Resulta tristemente irónico el modo en que acaban haciéndose realidad los sueños más acariciados. En el caso de la película de Wenders, aunque la tecnología le permitió acercarse a la obra de Bausch con la fidelidad que él siempre buscó, fue el tiempo el que acabó poniendo las cosas fuera de su lugar. El 30 de Junio del 2009, poco tiempo después de comenzar los preparativos para el que sería su testamento fílmico, Pina Bausch moría repentinamente.
Por supuesto, esta pérdida irreparable es la que al final acaba estableciendo el tono emocional de la película. Dividido en dos partes, el documental nos presenta por un lado las versiones escénicas de Cafe Müller, Kontakthof o La consagración de la Primavera. Por otro lado, los bailarines del Tanztheater, la compañía de Pina, interpretan números aislados en diversas localizaciones de Wuppertal, la ciudad que adoptó a la coreógrafa en 1973. Estos mismos bailarines ofrecen también un breve testimonio frente a la cámara sobre su relación con Pina, evocando la figura de la artista y transmitiéndonos un sentimiento general de orfandad. Uno puede percibir, entre los gestos frágiles, y los giros compulsivos y los movimientos rituales de la danza, no sólo la desesperación, el dolor o el vacío que  intentan representar sino otro vacío más hondo, más irremediable. Hay momentos en que, conscientes de la pérdida real que estos bailarines han padecido, uno se ve asfixiado por la intensidad trágica de algunas de las piezas. Pero existen también momentos mágicos de celebración, evocaciones lúdicas y la vida que continúa como un tranvía colgando del cielo en una ciudad fantasma.   

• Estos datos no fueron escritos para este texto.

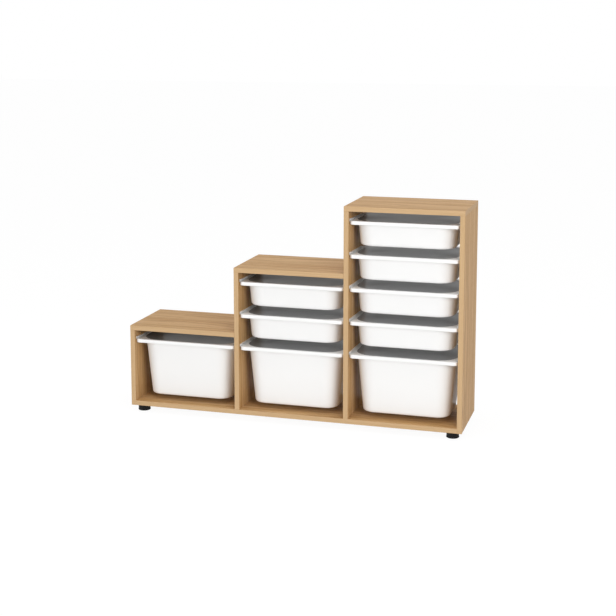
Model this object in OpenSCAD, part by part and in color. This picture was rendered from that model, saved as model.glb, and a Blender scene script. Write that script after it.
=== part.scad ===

Es imposible imaginar cómo hubiera sido esta película si Pina hubiese vivido para llenarla con sus ideas y su presencia. Aunque es cierto que el 3D ha ayudado a Wim Wenders a subrayar la espectacularidad de su obra, también es cierto que esta tecnología no es ninguna panacea. ¿En qué dimensión representamos la presencia de una persona, o la intensidad de su mirada, o el sonido de su risa, una vez que, acabado su trabajo, esta persona abre una puerta y desaparece? ¿Dónde se proyecta la sombra de lo sublime?  ¿Cómo puede retratar el 3D el peso de una ausencia?